Santos Costa disse...

Lino & Caldas

Aproveito o ensejo para dizer que, enquanto vivo, Foster foi um autor que foi adaptando a arrumação e o enquadramento nas vinhetas nas suas páginas, originalmente destinadas a jornais com determinados formatos. Assim é que, raro se encontram os trabalhos divididos fora das três tiras, sendo estas de três ou de duas vinhetas, o que dá às pranchas uma plasticidade ímpar.
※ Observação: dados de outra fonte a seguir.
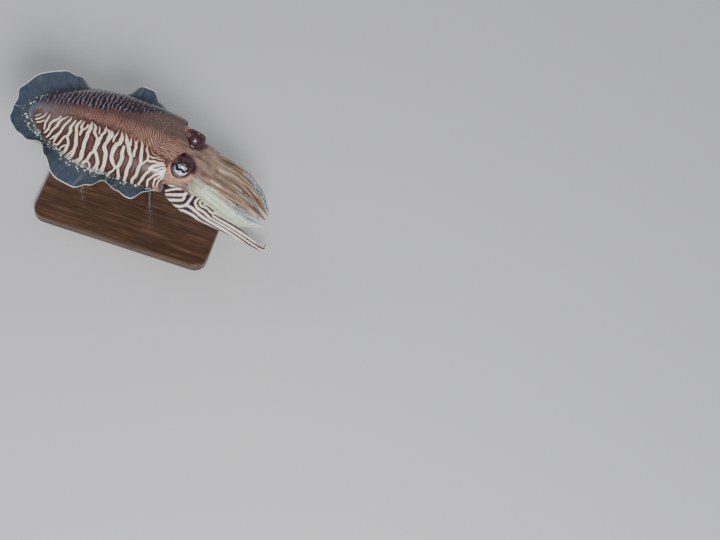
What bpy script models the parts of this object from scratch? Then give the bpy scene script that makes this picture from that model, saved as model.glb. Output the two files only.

Utilizando uma linguagem cinematográfica, isso não o impediu de desenhar com grandes planos, planos médios e americanos e com a profundidade de campo que tão belíssimos pormenores nos permitem, mais do que ler, visionar as sequências com acuidade e atenção.
Quando o formato se alterava, principalmente nos tablóides, sempre havia ao recurso do preenchimento de espaço com rodapés ilustrados - alguns de grande qualidade gráfica - como o Manuel Caldas bem apontou nas anotações feitas ao volume 1947-1948.